Rather than trigger the update from x86.c, what if we let VMX make the call?
Then we don't need to drop the WARN, and in the unlikely scenario L2 is active,
we'll save a pointless scan of the vISR (VMX will defer the update until L1 is
active).

We could even have kvm_apic_update_hwapic_isr() WARN if L2 is active.  E.g. with
an opportunistic typo fix in vmx_hwapic_isr_update()'s comment (completely untested):

diff --git a/arch/x86/kvm/lapic.c b/arch/x86/kvm/lapic.c
index 0ae7f913d782..786ccfc24252 100644
--- a/arch/x86/kvm/lapic.c
+++ b/arch/x86/kvm/lapic.c
@@ -774,7 +774,8 @@ void kvm_apic_update_hwapic_isr(struct kvm_vcpu *vcpu)
 {
        struct kvm_lapic *apic = vcpu->arch.apic;
 
-       if (WARN_ON_ONCE(!lapic_in_kernel(vcpu)) || !apic->apicv_active)

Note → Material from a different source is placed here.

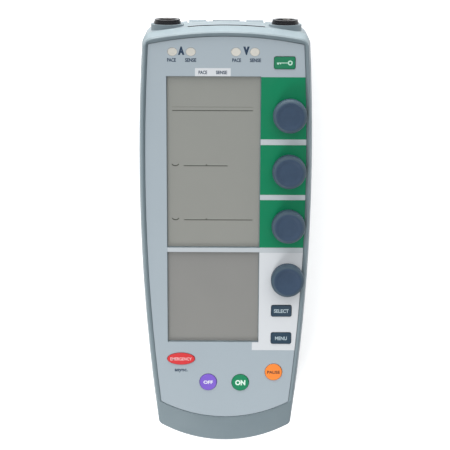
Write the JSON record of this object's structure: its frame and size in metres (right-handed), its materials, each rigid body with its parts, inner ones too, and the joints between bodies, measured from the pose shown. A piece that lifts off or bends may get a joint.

+       if (WARN_ON_ONCE(!lapic_in_kernel(vcpu)) || !apic->apicv_active ||
+                        is_guest_mode(vcpu))
                return;
 
        kvm_x86_call(hwapic_isr_update)(vcpu, apic_find_highest_isr(apic));
diff --git a/arch/x86/kvm/vmx/vmx.c b/arch/x86/kvm/vmx/vmx.c
index 91b6f2f3edc2..653b8b713547 100644
--- a/arch/x86/kvm/vmx/vmx.c
+++ b/arch/x86/kvm/vmx/vmx.c
@@ -4430,6 +4430,14 @@ void vmx_refresh_apicv_exec_ctrl(struct kvm_vcpu *vcpu)
                                                 kvm_vcpu_apicv_active(vcpu));
 
        vmx_update_msr_bitmap_x2apic(vcpu);
+
+       /*
+        * Refresh SVI if APICv is enabled, as any changes KVM made to vISR
+        * while APICv was disabled need to be reflected in SVI, e.g. so that
+        * the next accelerated EOI will clear the correct vector in vISR.
+        */
+       if (kvm_vcpu_apicv_active(vcpu))
+               kvm_apic_update_hwapic_isr(vcpu);
 }
 
 static u32 vmx_exec_control(struct vcpu_vmx *vmx)
@@ -6880,7 +6888,7 @@ void vmx_hwapic_isr_update(struct kvm_vcpu *vcpu, int max_isr)
 
        /*
         * If L2 is active, defer the SVI update until vmcs01 is loaded, as SVI
-        * is only relevant for if and only if Virtual Interrupt Delivery is
+        * is only relevant for L2 if and only if Virtual Interrupt Delivery is
         * enabled in vmcs12, and if VID is enabled then L2 EOIs affect L2's
         * vAPIC, not L1's vAPIC.  KVM must update vmcs01 on the next nested
         * VM-Exit, otherwise L1 with run with a stale SVI.